As we enter the holiday season — and with health care workers struggling with pandemic burn-out, we should all do our part to prevent food-borne illness at our festive gatherings.

Angela Shaw, an Iowa State University Extension and Outreach food safety specialist, says her No. 1 tip for preventing food-borne illness during the holidays is “to keep hot foods hot, and cold foods cold.”

“If you’re planning a big get-together, think about ways that you can use chafing dishes and put burners under them or how you can use a Crock-Pot to keep things warm,” Shaw says. “Or when you think about cold (foods), can you put ice underneath your tray because it’s going to be out of the refrigerator?”

Shaw adds that if you’re serving a large roast, ham or turkey, then break down the meat into smaller pieces after cooking, store in small containers and refrigerate or freeze as soon as possible.

Also, if you’re traveling, it’s easier to keep foods cold on ice in a cooler than it is to keep dishes warm with towels or cozies, Shaw says.
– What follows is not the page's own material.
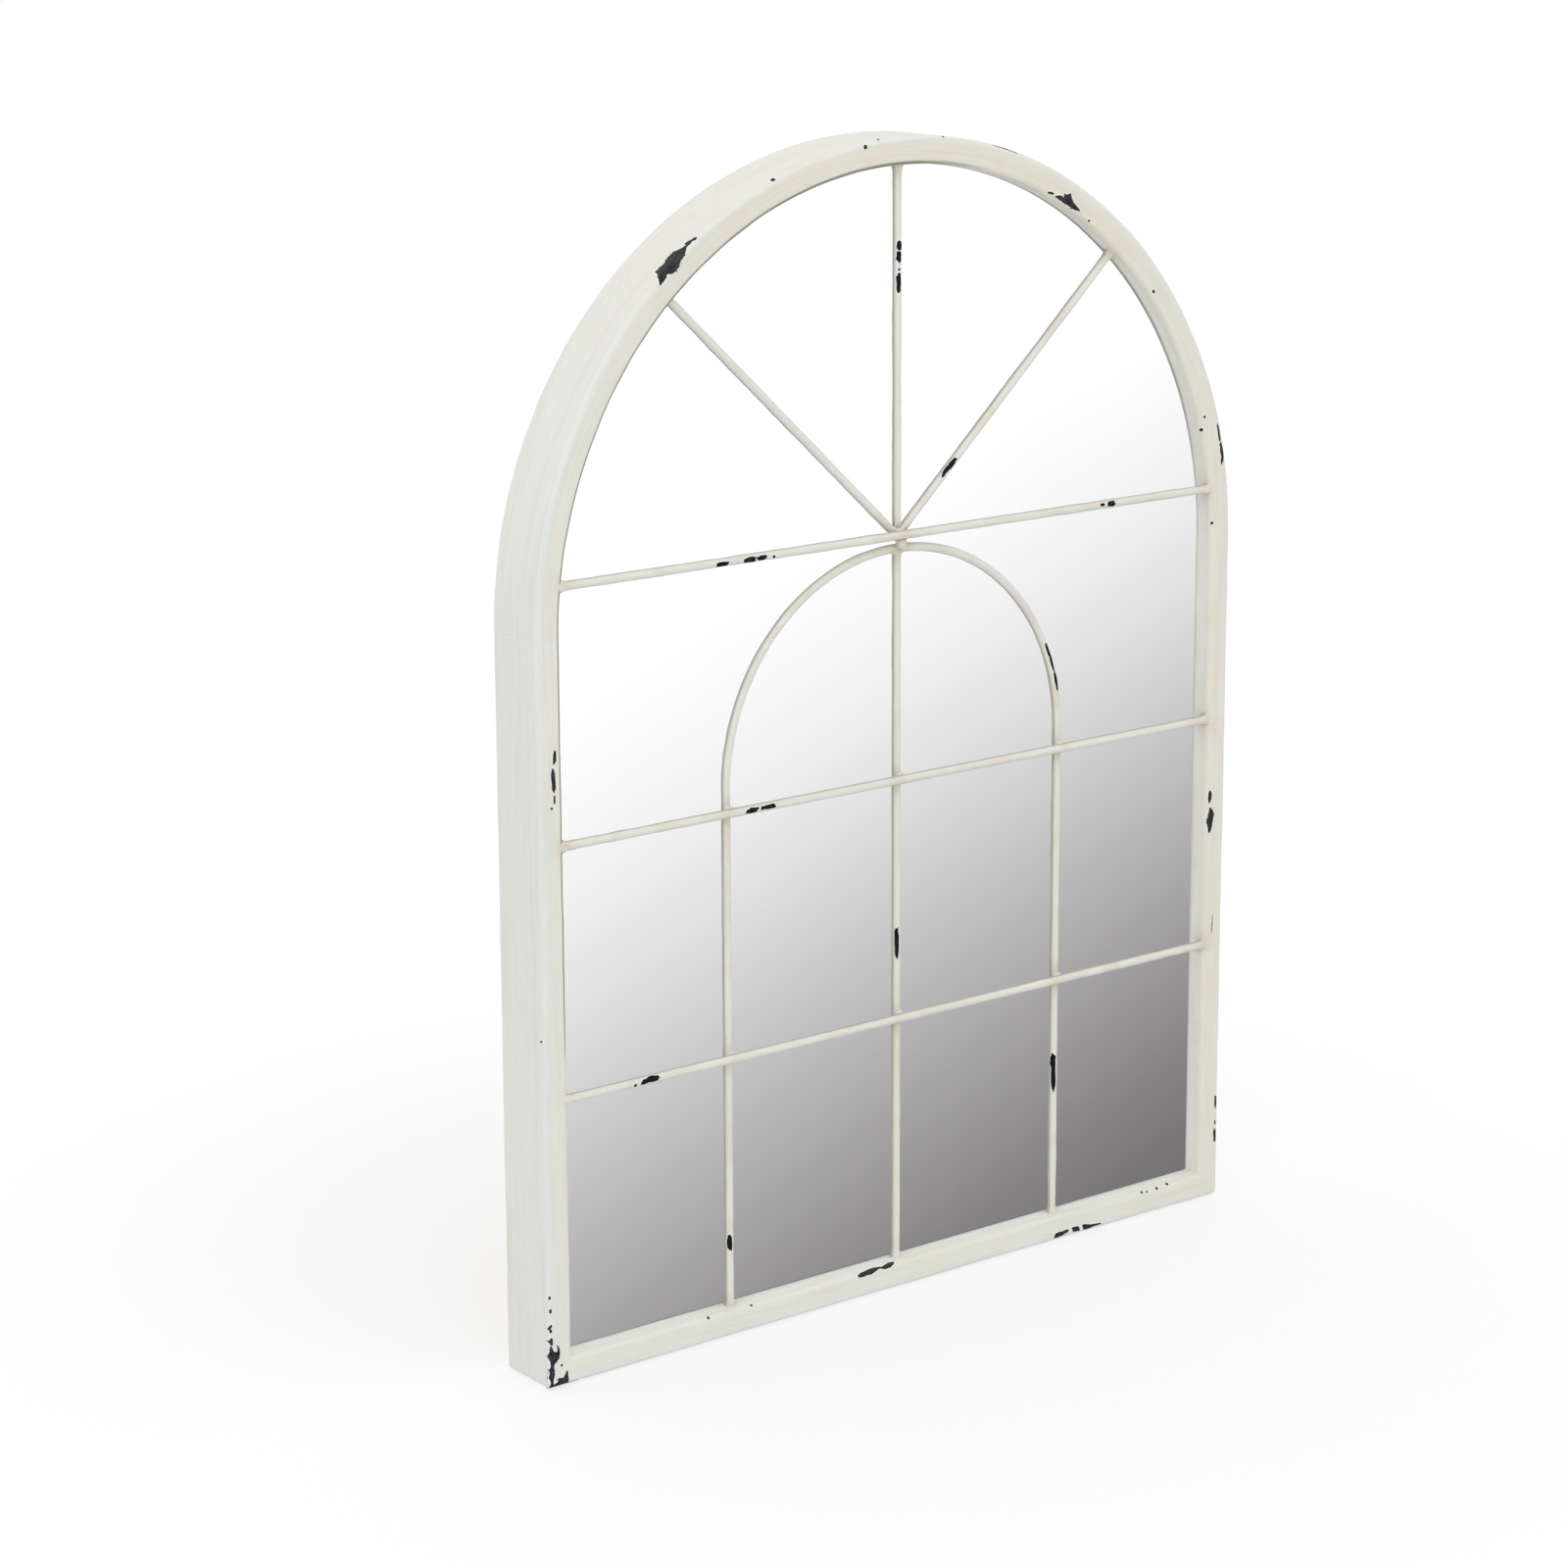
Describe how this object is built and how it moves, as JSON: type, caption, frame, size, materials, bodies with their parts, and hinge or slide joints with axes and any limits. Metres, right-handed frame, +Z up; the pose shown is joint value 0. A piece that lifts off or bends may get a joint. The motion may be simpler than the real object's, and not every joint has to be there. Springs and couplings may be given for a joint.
{
  "type": "arched window mirror",
  "caption": "Arched wall mirror: painted rectangular tube frame, welded round-rod lattice in front of the glass, and a fibreboard back with bent retaining tabs and swinging D-ring hangers",
  "frame": {"origin": "middle of the foot: x at mid-width, y at mid-depth, z on the underside of the bottom rail", "axes": "+Z up, front faces -Y, +X to the right of a person who looks at the front"},
  "size_m": [0.3048, 0.0254, 0.4064],
  "materials": {
    "paint": "brushed-on off-white paint, distressed and chipped at the arrises",
    "mirror": "clear silvered float glass",
    "fibreboard": "bare fibreboard",
    "zinc": "bright zinc plate"
  },
  "bodies": {
    "frame": {"left_stile": "paint", "right_stile": "paint", "bottom_rail": "paint", "arch_tube": "paint", "lower_cross_rod": "paint", "middle_cross_rod": "paint", "upper_cross_rod": "paint", "crown_rod": "paint", "fan_rod": "paint", "inner_arch_rod": "paint", "centre_rod": "paint", "mirror_glass": "mirror", "backing_board": "fibreboard", "tab_left_lower": "zinc", "tab_left_upper": "zinc", "tab_right_lower": "zinc", "tab_right_upper": "zinc", "tab_rail_left": "zinc", "tab_rail_right": "zinc", "tab_arch_left": "zinc", "tab_arch_crown": "zinc", "tab_arch_right": "zinc", "hanger_strap_left": "zinc", "hanger_strap_right": "zinc", "hanger_screw_left": "zinc", "hanger_screw_right": "zinc"},
    "ring_left": {"hanger_ring_left": "zinc"},
    "ring_right": {"hanger_ring_right": "zinc"}
  },
  "joints": [
    {"name": "ring_left_swing", "type": "hinge", "parent": "frame", "child": "ring_left", "pos_m": [-0.092, 0.00525, 0.286], "axis": [1, 0, 0], "range_deg": [0, 180]},
    {"name": "ring_right_swing", "type": "hinge", "parent": "frame", "child": "ring_right", "pos_m": [0.092, 0.00525, 0.286], "axis": [1, 0, 0], "range_deg": [0, 180]}
  ]
}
Once you get to the destination, heat the dish to a food-safe temperature in the microwave or oven, Shaw says.

You can find a list of recommended safe food temperatures and more tips on basic food safety at home at

Of course, we shouldn’t forget that some of our most vulnerable family members are still at risk from COVID-19, Shaw says.

If you aren’t feeling well or have any COVID symptoms, like a cough, stomachache or fever, be sure to stay home.